● What to work on
Using the data beneath this instruction, retype only the lines from the one that contains "Keep writing the Blender" down to the one that contains "profile += [(radius - 0.0001, end", both included, exactly as they appear.

● Raw records
__________________________________________________
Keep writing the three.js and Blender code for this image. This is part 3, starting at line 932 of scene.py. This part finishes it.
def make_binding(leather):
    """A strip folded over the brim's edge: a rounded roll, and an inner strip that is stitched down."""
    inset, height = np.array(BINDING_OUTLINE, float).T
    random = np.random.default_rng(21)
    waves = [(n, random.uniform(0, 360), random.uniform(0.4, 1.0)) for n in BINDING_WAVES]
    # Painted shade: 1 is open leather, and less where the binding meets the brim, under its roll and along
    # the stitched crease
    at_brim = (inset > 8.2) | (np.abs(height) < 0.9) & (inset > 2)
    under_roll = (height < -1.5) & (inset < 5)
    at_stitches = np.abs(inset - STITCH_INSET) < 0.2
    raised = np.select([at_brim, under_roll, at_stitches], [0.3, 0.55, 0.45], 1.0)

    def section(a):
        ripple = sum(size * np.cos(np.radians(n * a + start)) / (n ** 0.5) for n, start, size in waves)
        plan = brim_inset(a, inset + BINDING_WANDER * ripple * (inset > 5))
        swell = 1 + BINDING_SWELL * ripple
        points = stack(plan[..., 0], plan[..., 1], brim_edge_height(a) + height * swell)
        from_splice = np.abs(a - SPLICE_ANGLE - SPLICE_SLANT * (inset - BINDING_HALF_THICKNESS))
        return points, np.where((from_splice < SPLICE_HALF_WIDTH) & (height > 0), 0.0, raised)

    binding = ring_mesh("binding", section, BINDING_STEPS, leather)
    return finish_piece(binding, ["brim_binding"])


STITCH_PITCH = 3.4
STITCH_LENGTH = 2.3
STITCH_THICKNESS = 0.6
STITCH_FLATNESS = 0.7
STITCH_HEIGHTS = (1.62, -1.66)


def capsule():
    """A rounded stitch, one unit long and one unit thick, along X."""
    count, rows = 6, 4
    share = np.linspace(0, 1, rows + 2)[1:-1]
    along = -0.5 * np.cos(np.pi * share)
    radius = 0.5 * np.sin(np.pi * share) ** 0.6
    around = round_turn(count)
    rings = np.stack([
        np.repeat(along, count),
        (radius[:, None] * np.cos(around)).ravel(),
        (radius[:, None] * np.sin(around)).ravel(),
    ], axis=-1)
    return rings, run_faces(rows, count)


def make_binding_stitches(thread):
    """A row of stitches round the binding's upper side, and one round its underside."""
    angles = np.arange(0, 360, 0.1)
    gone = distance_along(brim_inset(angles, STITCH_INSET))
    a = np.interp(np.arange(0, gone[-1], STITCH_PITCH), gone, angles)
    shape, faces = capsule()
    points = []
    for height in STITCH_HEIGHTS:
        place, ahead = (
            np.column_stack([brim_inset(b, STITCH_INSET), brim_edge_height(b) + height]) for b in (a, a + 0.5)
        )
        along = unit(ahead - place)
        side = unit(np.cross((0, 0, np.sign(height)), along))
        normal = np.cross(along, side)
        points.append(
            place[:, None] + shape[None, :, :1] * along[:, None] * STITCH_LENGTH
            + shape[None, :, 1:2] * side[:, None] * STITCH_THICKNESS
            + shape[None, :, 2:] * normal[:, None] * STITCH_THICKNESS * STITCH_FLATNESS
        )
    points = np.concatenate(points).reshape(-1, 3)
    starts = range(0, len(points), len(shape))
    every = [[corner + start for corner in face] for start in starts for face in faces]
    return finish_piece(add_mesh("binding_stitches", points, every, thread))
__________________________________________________
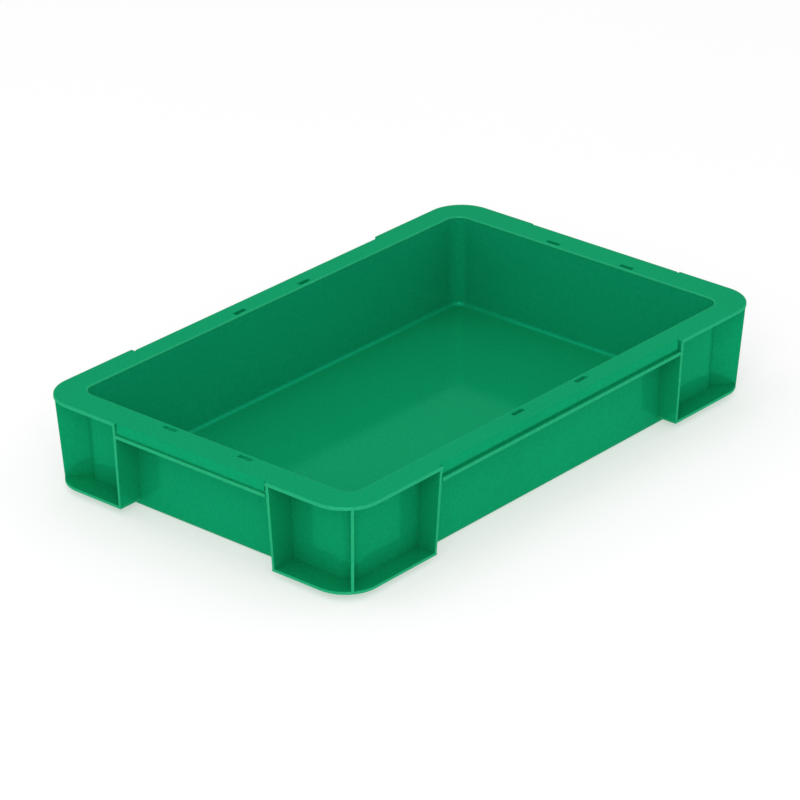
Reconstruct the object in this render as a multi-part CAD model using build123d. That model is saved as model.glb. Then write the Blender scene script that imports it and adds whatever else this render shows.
__________________________________________________
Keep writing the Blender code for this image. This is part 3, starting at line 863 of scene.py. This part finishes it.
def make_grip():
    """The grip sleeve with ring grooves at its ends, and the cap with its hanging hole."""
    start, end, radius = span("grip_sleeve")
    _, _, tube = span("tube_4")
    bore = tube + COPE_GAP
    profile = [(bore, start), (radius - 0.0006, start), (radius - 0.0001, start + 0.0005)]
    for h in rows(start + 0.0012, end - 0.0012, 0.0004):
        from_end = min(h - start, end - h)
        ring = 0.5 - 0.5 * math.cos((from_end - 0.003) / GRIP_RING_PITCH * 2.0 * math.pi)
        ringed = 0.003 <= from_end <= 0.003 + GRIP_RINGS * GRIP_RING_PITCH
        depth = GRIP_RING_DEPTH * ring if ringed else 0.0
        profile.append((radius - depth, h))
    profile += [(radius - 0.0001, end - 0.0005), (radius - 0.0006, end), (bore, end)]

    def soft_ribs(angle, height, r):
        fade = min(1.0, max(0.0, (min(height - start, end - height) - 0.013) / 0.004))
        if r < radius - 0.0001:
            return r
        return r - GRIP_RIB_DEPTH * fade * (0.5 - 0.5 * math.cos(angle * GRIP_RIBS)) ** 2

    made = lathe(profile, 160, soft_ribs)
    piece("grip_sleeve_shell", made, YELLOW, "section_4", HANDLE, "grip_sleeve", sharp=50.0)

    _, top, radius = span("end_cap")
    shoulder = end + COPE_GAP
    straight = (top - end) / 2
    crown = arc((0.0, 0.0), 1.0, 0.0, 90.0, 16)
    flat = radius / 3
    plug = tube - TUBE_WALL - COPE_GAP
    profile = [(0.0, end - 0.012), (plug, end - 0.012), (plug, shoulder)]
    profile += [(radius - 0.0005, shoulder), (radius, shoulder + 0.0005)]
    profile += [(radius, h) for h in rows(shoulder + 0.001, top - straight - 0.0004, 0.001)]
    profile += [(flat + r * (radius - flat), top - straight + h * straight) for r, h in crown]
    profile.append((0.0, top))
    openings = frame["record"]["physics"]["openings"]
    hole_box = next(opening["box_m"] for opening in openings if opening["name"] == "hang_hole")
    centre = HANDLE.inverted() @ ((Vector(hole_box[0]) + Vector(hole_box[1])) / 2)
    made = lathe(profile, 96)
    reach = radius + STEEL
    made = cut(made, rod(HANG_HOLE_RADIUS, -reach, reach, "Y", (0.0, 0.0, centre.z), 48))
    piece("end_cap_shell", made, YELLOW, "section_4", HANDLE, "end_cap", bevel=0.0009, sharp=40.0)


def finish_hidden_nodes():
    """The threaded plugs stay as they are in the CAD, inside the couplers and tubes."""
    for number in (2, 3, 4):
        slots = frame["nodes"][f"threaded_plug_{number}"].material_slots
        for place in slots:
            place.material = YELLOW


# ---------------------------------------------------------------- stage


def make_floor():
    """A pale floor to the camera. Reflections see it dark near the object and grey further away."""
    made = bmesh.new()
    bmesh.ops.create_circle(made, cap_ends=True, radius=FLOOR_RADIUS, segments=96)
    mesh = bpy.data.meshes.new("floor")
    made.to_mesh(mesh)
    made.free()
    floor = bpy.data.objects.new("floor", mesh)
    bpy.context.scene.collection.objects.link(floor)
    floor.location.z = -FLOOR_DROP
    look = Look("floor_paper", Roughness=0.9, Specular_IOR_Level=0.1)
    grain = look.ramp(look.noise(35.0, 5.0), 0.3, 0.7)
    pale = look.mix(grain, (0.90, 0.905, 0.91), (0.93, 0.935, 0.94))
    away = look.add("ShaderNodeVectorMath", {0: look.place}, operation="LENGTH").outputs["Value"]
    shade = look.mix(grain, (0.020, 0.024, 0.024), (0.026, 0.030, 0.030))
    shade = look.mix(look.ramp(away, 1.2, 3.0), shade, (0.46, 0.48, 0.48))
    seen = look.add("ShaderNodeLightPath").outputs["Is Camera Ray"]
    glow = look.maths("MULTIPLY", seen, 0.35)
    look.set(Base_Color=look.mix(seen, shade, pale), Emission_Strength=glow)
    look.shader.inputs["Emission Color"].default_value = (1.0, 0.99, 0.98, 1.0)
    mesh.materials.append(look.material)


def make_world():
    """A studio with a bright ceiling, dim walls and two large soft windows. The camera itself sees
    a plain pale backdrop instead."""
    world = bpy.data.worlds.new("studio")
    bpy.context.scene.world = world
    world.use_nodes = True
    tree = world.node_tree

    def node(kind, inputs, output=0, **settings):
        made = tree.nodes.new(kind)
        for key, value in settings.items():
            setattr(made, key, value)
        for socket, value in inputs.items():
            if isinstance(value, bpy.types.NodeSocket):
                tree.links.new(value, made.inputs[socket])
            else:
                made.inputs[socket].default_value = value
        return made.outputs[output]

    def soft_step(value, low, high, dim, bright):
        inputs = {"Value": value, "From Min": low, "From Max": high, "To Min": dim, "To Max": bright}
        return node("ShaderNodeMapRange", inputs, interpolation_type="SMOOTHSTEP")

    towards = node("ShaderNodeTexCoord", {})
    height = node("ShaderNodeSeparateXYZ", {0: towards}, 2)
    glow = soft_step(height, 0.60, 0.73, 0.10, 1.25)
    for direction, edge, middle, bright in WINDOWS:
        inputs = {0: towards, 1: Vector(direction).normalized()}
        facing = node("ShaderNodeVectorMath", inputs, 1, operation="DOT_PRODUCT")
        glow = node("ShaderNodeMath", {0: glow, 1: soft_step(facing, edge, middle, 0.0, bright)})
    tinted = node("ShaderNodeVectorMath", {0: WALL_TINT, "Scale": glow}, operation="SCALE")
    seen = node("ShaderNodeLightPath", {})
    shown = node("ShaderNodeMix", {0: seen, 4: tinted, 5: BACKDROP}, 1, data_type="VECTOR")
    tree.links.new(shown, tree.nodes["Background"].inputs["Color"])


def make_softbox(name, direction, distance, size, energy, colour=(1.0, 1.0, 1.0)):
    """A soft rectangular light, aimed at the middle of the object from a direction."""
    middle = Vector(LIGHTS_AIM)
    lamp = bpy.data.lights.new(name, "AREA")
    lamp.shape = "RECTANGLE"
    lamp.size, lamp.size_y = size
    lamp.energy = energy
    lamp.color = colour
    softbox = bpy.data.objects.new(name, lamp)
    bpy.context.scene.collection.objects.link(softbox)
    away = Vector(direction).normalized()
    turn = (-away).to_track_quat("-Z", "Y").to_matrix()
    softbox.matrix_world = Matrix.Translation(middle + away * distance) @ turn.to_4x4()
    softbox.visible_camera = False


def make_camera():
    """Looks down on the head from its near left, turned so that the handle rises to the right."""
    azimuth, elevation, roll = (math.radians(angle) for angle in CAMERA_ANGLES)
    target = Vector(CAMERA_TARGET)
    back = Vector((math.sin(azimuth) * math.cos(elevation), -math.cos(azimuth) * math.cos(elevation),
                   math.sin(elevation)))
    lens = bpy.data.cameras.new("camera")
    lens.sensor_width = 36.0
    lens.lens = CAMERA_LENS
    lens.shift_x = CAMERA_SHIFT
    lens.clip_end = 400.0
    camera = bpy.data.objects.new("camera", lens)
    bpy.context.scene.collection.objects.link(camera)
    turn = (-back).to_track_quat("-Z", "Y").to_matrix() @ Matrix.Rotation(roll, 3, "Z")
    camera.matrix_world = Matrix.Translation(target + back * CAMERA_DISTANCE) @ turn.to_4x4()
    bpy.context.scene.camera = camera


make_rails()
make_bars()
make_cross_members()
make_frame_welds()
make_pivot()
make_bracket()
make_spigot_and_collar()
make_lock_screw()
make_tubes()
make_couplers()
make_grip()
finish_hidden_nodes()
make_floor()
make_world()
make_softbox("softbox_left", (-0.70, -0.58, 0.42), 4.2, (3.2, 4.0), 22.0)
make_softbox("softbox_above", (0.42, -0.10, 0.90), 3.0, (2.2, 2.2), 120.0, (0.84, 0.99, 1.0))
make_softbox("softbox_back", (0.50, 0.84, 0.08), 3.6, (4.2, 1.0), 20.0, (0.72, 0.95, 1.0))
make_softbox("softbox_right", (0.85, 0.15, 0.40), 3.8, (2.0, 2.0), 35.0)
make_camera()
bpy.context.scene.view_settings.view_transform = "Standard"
__________________________________________________
● Task answer
Keep writing the Blender code for this image. This is part 3, starting at line 863 of scene.py. This part finishes it.
def make_grip():
    """The grip sleeve with ring grooves at its ends, and the cap with its hanging hole."""
    start, end, radius = span("grip_sleeve")
    _, _, tube = span("tube_4")
    bore = tube + COPE_GAP
    profile = [(bore, start), (radius - 0.0006, start), (radius - 0.0001, start + 0.0005)]
    for h in rows(start + 0.0012, end - 0.0012, 0.0004):
        from_end = min(h - start, end - h)
        ring = 0.5 - 0.5 * math.cos((from_end - 0.003) / GRIP_RING_PITCH * 2.0 * math.pi)
        ringed = 0.003 <= from_end <= 0.003 + GRIP_RINGS * GRIP_RING_PITCH
        depth = GRIP_RING_DEPTH * ring if ringed else 0.0
        profile.append((radius - depth, h))
    profile += [(radius - 0.0001, end - 0.0005), (radius - 0.0006, end), (bore, end)]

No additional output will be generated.